Galatasaray’ın değersizleştirme/kaybetme yolunda önemli mesafe kat ettiği yetenekli gençlerden birisi de Mehmet Topal… Bazılarıyla yollar ayrılmış, bazıları da oynamadıkları veya takip edilmedikleri takımlara kiralanmış 86-88 jenerasyonundaki arkadaşlarından biraz daha şanslı, en azından ara ara 3-5 dakika gözüküp adres tespiti yaptırıyor. Gerçi belki M.Topal da (Almanya Ligi 8’incisi Frankfurt’ta bütün maçlarda ilk 11 oynayan) Inamoto’nun 200 bin dolara alındığı gün, 1 milyon dolara transfer edilmiş olmasa, şimdilerde çoktan gönderilmiş olacaktı ya, neyse…

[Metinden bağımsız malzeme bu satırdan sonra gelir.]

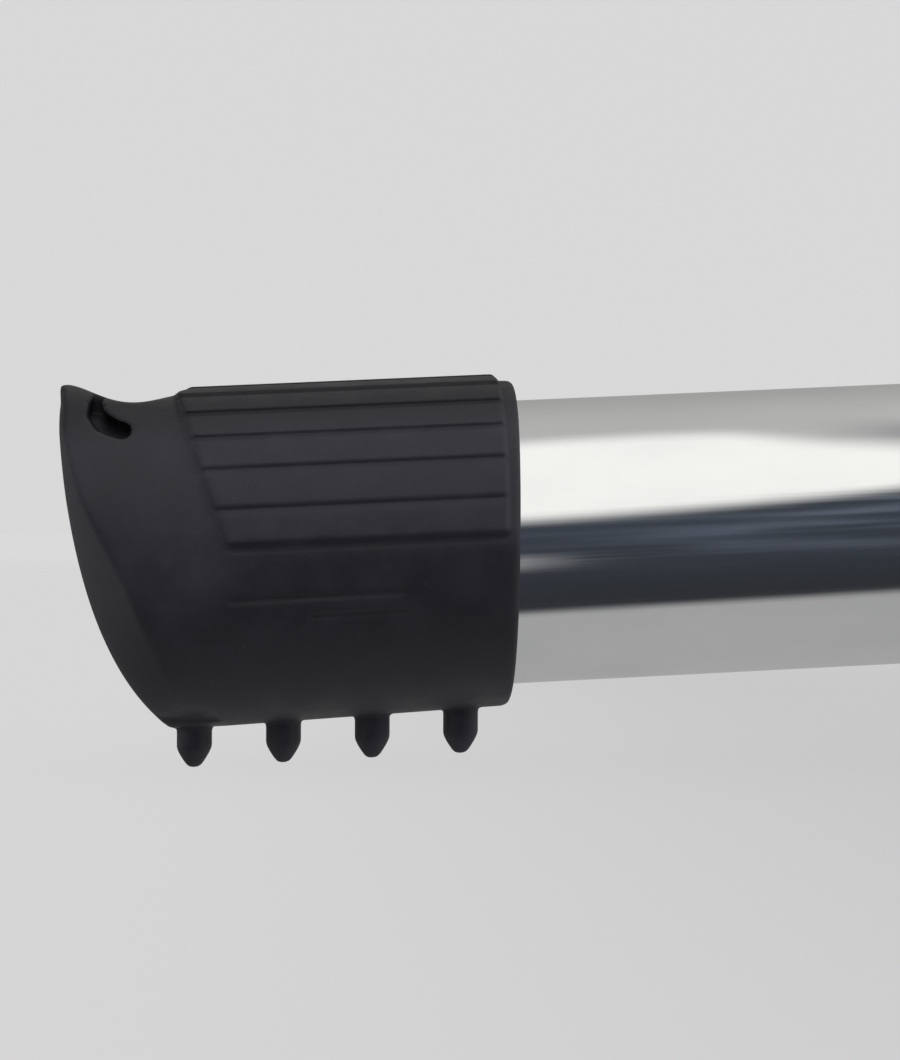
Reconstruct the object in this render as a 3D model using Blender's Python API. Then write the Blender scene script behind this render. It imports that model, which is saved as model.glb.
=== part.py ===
"""Stand-off ladder stabilizer: a crossbar, two bent telescoping arms with rubber caps, two rail clamps.

Frame: +X along the crossbar, arms point to -Y (the wall side), ladder rails go on the +Y side, +Z up.
The origin is at the bottom centre of the whole object, which stands on its cap studs and clamp plates.
"""

import math

import bmesh
import bpy
from mathutils import Vector

# Driving dimensions, in metres.
GAP = 0.0003
ARM_SPAN = 1.118
ARM_REACH = 0.400
ARM_SLOPE = math.radians(2.9)
ARM_RADIUS = 0.01905
TUBE_WALL = 0.00165
BEND_RADIUS = 0.120
CROSSBAR_RADIUS = 0.022225
CROSSBAR_HALF = 0.330
ARM_INNER_X = 0.180
BUSHING_DEPTH = 0.018
BUSHING_FLANGE = 0.003

LOCK_X = 0.290
LOCK_TRAVEL = 0.035
LOCK_BOLT_RADIUS = 0.004
LOCK_SLOT_RADIUS = 0.0046
SADDLE_RADIUS = 0.010
SADDLE_TOP = 0.0015
LOCK_HEAD_RADIUS = 0.0080
LOCK_HEAD_HEIGHT = 0.0036
LOCK_BOLT_PROUD = 0.0065
END_CHAMFER = 0.0007
KNOB_HEIGHT = 0.013
KNOB_RADIUS = 0.0150
KNOB_LOBE = 0.0022
KNOB_LOBES = 5
KNOB_SIDES = 25
KNOB_SECTION = ((0.0, 0.62), (0.003, 0.94), (0.005, 1.0), (0.0105, 1.0), (KNOB_HEIGHT, 0.84))

CAP_LENGTH = 0.060
CAP_BORE_DEPTH = 0.0423
CAP_COLLAR_RADIUS = 0.0218
CAP_BODY_RADIUS = 0.0226
CAP_COLLAR_LENGTH = 0.0019
CAP_TOE_RADIUS = 0.0240
CAP_TOE_START = 0.0438
CAP_HOLLOW = ((0.0438, 0.0222), (0.0500, 0.0193), (0.0523, 0.0206), (0.0585, 0.0239))
CAP_ROCKER = ((0.0600, 0.0239), (0.0601, 0.0060), (0.0563, -0.0132), (0.0460, -0.0223))
STUD_FIRST = 0.0065
STUD_PITCH = 0.0119
STUD_COUNT = 4
STUD_RADIUS = 0.0024
STUD_TIP_RADIUS = 0.0010
STUD_ROOT = 0.0205
STUD_SHOULDER = 0.0251
STUD_REACH = 0.0281

CLAMP_X = 0.200
PLATE_HALF_WIDTH = 0.042
PLATE_THICKNESS = 0.008
PLATE_OUTER = 0.0255
PLATE_CORNER = 0.007
PAD_HALF_WIDTH = 0.020
PAD_HALF_HEIGHT = 0.041
PAD_THICKNESS = 0.004
RAIL_DEPTH = 0.080

U_ROD_RADIUS = 0.003175
U_HALF_SPACING = 0.026
U_HEIGHT = 0.032
U_CORNER = 0.010
U_THREAD_PROUD = 0.020
SLEEVE_WALL = 0.0012
SLEEVE_LEG = 0.012
ROD_HOLE_RADIUS = 0.0038
WASHER_RADIUS = 0.0075
WASHER_THICKNESS = 0.0014
NUT_HEIGHT = 0.009
NUT_BASE_RADIUS = 0.0064
NUT_TOP_RADIUS = 0.0052
WING_HEIGHT = 0.0135
WING_RADIUS = 0.0135
WING_TIP = 0.0022
WING_ROOT = 0.0046
WING_THICKNESS = 0.0022
CLAMP_BOLT_RADIUS = 0.003
CLAMP_HEAD_RADIUS = 0.0058
CLAMP_HEAD_HEIGHT = 0.0030
HEX_RADIUS = 0.00577
HEX_HEIGHT = 0.0055
BOLT_END_PROUD = 0.002

TUBE_SIDES = 32
ROD_SIDES = 12
BEND_STEPS = 9

# Worked-out places.
HALF_SPAN = ARM_SPAN / 2
SLOPE = math.tan(ARM_SLOPE)
CAP_MOUTH = ARM_REACH - CAP_LENGTH
LOWEST_STUD = CAP_MOUTH + STUD_FIRST + (STUD_COUNT - 1) * STUD_PITCH
AXIS_Z = LOWEST_STUD * SLOPE + STUD_REACH
PAD_FACE = PLATE_OUTER + GAP + PAD_THICKNESS
U_BACK = PAD_FACE + RAIL_DEPTH + SLEEVE_WALL + GAP + U_ROD_RADIUS
REAR_END = U_BACK + U_ROD_RADIUS + GAP + SLEEVE_WALL
AXIS_Y = (ARM_REACH - REAR_END) / 2
NUT_BASE = PLATE_OUTER + 2 * GAP + WASHER_THICKNESS
SIDES = {"left": -1, "right": 1}
LEVELS = {"lower": -1, "upper": 1}
PLACES = {"inner": -1, "outer": 1}

COLOURS = {
    "polished_aluminium": ((0.78, 0.79, 0.80), 1.0, 0.16),
    "mill_aluminium": ((0.66, 0.67, 0.68), 1.0, 0.38),
    "zinc_steel": ((0.62, 0.63, 0.64), 1.0, 0.30),
    "black_rubber": ((0.035, 0.036, 0.040), 0.0, 0.55),
    "pad_rubber": ((0.030, 0.030, 0.032), 0.0, 0.75),
    "black_nylon": ((0.025, 0.025, 0.027), 0.0, 0.45),
    "grey_vinyl": ((0.16, 0.16, 0.17), 0.0, 0.35),
}


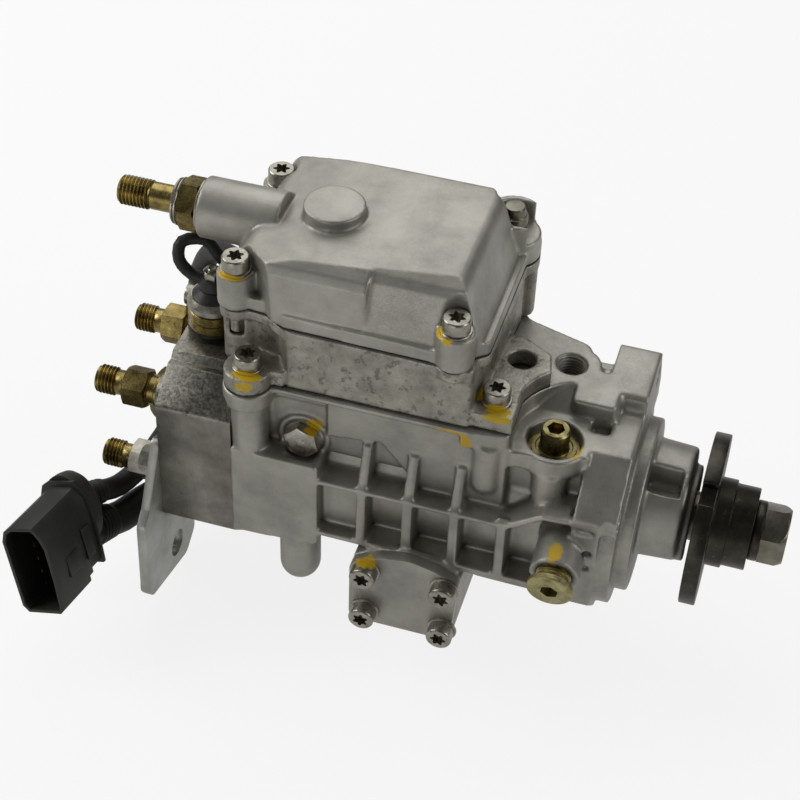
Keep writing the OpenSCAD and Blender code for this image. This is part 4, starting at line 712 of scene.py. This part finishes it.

Hayatının baharında, kimlik kişilik, model arayışındaki bir yaşta olan M.Topal’ın bir söyleşisine rastladım geçenlerde… Bir röportaj klişesi, “Kimi örnek alıyorsun?” sorusuna, çok iştahlı cevap verdi: “Linderoth’un her hareketini izliyorum. Her bir adımını takip ediyorum. Her yere yetişiyor, bütün açıkları kapatıyor. Ben de aynen onun gibi olmak istiyorum”… “Klişe soruya klişe cevap” gibi değildi yüz ifadesi… Gayet inanarak, gayet bilinçli, son derece arzulu bir biçimde Linderoth olmak istiyordu büyüyünce… İdolü Linderoth’tu. Ufku oraya kadardı…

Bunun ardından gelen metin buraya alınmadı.